If all goes according to plan, we’ll run a short interview with her some time next week.

The Translator

Anna Rosenwong is a former judge of the Best Translated Book Award, and has a MFA from the University of Iowa and a PhD in Comparative Literature from the University of California, Irvine. She has also translated José Eugenio Sánchez’s Suite Prelude a/H1N1 and has published an original collection of poetry, By Way of Explanation.

And from this past ALTA conference, here’s a video of Anna and David Shook (publisher of Phoneme Media) talking about this translation and the editing process.

A Review

If you want another entryway to this collection, I’d recommend checking out this review by Anthony Seidman that appeared in Entropy.

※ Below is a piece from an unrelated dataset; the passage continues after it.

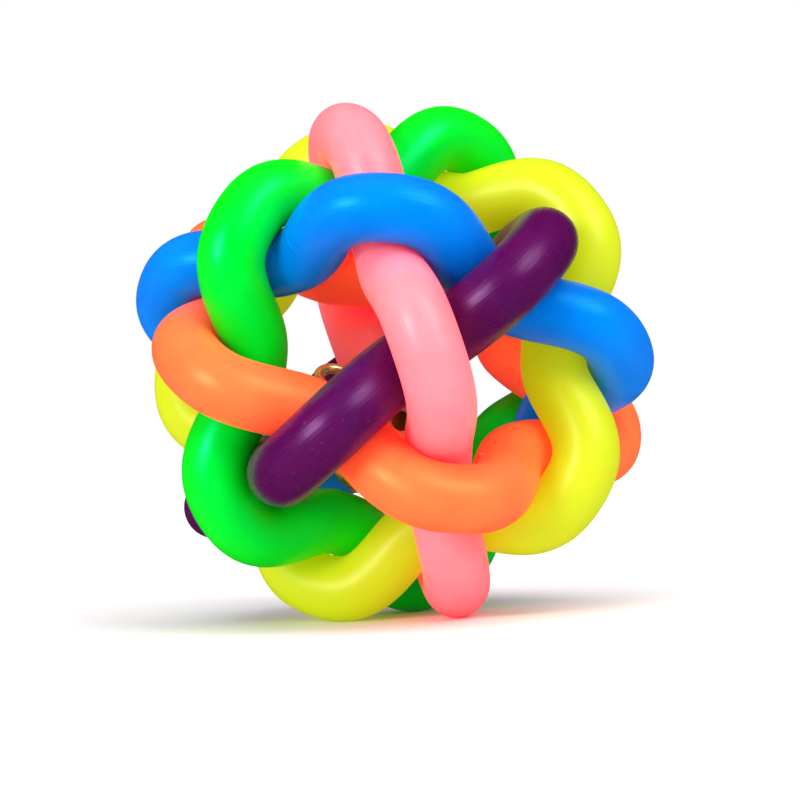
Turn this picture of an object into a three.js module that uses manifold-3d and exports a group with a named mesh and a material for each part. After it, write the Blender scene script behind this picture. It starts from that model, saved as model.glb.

Yet for all its experimental or “immanent” and “stubbornly elusive” language as Rosenwong writes in her informative translator’s note, Cerón’s Diorama skillfully situates itself among longer poems from Latin America which use collage, kaleidoscopic experimentation and an all-observant eye to fly over the history and landscape of a country, people or epoch. Cerón´s new collection commences with the micro, ants foraging for candy in a room, and then opens up to the macro in wider thrusts, addressing a “Pan-Latin American” exploration of “Silenced sun on the Rio Grande or the Amazon,” South America and the harrowing legacy of the Guarani and “Columbus on his knees in Hispaniola: the blindness of deer and the cunning need to procure prey: Malinche, the first American Babel.”

Hopefully by now you’re interested in reading Diorama and participating in this month’s RTWBC!